**Exercise details**:
Copy the listing below line for line, starting at its first line and ending with the line that has "# Insets are" in it. Add nothing.
— Begin Stored data —
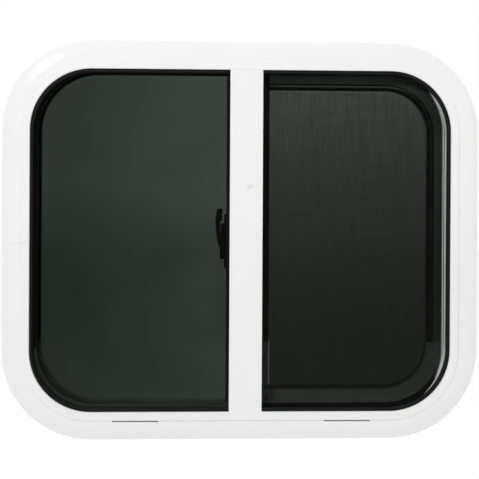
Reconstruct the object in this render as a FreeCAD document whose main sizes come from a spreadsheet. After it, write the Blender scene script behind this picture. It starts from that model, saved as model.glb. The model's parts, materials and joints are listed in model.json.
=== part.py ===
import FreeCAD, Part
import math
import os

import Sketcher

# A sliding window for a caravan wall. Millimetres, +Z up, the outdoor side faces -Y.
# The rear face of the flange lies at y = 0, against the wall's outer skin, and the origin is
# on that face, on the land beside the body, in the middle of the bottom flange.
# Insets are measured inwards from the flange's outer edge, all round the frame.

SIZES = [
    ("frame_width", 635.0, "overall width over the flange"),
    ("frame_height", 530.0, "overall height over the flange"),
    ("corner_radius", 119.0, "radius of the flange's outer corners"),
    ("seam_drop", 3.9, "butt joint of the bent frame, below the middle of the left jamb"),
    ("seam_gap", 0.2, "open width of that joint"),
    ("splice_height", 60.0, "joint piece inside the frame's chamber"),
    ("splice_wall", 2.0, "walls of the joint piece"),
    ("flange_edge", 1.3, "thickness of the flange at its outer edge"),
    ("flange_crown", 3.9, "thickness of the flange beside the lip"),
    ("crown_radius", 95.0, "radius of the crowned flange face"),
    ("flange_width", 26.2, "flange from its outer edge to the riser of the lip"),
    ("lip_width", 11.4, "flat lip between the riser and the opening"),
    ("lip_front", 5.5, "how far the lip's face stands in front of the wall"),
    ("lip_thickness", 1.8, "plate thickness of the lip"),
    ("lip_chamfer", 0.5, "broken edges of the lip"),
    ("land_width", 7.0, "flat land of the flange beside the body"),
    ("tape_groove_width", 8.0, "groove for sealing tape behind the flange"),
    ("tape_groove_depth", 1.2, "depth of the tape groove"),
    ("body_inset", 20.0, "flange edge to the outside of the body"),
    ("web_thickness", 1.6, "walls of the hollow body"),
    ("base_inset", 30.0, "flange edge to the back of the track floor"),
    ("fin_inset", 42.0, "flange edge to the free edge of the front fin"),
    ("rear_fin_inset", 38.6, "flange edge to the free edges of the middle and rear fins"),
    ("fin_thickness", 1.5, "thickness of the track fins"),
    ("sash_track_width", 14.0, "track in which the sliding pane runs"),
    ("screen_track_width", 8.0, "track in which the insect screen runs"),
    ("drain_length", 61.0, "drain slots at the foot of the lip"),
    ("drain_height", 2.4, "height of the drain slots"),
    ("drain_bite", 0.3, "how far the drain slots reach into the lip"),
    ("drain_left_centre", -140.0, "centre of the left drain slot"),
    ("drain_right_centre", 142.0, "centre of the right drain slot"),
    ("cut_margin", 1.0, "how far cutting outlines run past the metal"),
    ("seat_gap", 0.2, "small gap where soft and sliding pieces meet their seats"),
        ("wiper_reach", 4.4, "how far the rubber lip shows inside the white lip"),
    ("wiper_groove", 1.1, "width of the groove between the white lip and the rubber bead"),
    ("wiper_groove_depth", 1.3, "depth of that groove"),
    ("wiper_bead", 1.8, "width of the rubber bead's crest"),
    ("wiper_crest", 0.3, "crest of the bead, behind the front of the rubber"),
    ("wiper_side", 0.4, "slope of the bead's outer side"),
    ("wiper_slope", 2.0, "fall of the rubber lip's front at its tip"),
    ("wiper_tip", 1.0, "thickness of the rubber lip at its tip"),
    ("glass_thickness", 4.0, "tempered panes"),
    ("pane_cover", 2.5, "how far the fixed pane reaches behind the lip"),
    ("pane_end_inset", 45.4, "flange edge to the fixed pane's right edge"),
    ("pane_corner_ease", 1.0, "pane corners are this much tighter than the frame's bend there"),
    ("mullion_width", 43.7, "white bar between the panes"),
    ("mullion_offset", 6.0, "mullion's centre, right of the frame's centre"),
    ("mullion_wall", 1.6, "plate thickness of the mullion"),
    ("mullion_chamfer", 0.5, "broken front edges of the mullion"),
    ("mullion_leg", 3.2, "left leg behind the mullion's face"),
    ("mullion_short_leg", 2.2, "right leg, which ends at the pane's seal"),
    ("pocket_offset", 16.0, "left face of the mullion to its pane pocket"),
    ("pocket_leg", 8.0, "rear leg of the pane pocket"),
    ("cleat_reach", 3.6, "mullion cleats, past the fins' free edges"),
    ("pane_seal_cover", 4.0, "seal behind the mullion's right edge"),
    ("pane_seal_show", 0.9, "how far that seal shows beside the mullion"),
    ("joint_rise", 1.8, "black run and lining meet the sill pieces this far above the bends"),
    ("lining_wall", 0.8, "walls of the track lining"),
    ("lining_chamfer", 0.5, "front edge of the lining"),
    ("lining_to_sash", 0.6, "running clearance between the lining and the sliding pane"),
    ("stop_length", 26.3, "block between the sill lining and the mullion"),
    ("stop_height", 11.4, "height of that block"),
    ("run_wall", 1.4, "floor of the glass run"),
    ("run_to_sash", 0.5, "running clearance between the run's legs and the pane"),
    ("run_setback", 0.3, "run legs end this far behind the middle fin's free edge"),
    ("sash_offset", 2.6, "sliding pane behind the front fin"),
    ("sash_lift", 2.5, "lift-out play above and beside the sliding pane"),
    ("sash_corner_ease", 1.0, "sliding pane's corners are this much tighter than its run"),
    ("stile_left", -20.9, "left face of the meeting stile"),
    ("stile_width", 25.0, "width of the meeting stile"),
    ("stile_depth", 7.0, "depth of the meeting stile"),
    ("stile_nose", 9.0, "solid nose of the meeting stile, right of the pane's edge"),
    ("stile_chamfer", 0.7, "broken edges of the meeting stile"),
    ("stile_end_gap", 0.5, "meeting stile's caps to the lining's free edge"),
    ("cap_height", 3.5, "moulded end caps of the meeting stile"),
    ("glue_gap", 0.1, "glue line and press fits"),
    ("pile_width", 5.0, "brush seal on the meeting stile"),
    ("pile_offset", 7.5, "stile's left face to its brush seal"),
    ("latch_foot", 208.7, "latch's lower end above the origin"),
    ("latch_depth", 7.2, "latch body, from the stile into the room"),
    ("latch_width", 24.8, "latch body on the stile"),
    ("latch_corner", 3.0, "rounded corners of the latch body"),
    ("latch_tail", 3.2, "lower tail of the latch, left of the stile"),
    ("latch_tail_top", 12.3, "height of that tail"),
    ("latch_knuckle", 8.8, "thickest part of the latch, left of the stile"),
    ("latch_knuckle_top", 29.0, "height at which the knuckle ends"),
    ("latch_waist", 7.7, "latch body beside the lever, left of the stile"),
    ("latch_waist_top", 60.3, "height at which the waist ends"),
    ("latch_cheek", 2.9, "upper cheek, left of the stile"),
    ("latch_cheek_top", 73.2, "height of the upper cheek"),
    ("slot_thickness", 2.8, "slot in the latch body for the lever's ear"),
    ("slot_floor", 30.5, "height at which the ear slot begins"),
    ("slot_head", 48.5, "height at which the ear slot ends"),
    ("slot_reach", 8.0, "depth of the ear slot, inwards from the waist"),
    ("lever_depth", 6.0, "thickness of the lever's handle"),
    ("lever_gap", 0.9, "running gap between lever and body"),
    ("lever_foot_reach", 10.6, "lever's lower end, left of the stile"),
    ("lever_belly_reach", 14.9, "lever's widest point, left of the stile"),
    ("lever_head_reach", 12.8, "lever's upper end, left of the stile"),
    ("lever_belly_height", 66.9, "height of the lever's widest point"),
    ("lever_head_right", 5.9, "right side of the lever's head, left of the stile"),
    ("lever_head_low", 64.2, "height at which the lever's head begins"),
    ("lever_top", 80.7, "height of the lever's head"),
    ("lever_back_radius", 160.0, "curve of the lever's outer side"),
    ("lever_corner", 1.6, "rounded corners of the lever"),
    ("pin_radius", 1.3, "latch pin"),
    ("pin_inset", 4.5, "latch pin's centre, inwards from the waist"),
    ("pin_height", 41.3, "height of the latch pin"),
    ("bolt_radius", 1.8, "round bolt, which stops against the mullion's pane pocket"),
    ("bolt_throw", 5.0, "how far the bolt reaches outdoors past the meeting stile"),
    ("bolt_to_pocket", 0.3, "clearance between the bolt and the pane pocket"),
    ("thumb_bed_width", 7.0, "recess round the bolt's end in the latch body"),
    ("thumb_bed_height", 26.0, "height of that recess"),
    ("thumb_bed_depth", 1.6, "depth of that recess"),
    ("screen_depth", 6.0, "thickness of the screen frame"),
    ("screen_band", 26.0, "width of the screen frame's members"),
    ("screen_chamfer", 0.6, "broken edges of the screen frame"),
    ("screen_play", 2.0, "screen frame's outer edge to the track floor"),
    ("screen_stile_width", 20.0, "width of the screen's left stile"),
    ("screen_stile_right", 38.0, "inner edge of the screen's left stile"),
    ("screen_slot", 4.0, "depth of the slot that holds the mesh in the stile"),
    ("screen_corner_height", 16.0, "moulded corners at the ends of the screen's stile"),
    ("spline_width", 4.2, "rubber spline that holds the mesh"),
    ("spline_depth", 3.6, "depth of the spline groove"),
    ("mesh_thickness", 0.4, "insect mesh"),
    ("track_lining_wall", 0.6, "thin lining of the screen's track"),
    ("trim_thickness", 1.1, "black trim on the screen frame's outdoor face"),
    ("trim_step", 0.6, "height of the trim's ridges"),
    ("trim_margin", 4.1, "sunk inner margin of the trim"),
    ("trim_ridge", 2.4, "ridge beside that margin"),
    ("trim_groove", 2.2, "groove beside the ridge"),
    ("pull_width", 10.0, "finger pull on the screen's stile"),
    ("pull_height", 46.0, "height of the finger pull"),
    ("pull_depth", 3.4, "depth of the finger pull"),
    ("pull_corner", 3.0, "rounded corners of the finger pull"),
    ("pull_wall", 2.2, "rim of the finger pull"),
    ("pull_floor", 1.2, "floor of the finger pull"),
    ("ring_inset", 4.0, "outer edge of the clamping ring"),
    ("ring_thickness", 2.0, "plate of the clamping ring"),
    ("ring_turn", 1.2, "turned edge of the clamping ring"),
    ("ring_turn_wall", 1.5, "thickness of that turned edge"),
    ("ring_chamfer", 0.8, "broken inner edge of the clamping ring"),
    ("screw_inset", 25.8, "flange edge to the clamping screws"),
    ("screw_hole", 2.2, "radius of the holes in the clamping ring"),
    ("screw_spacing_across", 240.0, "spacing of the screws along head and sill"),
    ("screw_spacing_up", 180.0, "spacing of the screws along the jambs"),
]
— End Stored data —
**Answer to the exercise**:
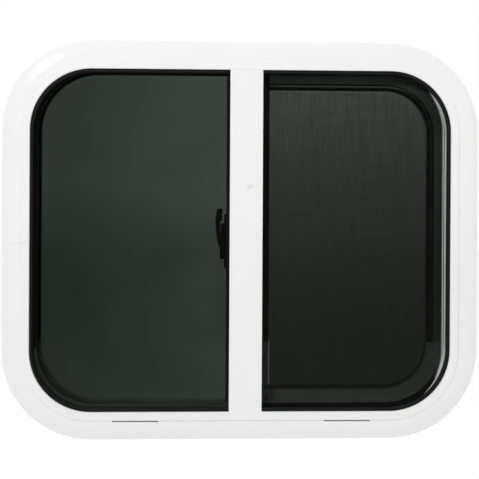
Reconstruct the object in this render as a FreeCAD document whose main sizes come from a spreadsheet. After it, write the Blender scene script behind this picture. It starts from that model, saved as model.glb. The model's parts, materials and joints are listed in model.json.
=== part.py ===
import FreeCAD, Part
import math
import os

import Sketcher

# A sliding window for a caravan wall. Millimetres, +Z up, the outdoor side faces -Y.
# The rear face of the flange lies at y = 0, against the wall's outer skin, and the origin is
# on that face, on the land beside the body, in the middle of the bottom flange.
# Insets are measured inwards from the flange's outer edge, all round the frame.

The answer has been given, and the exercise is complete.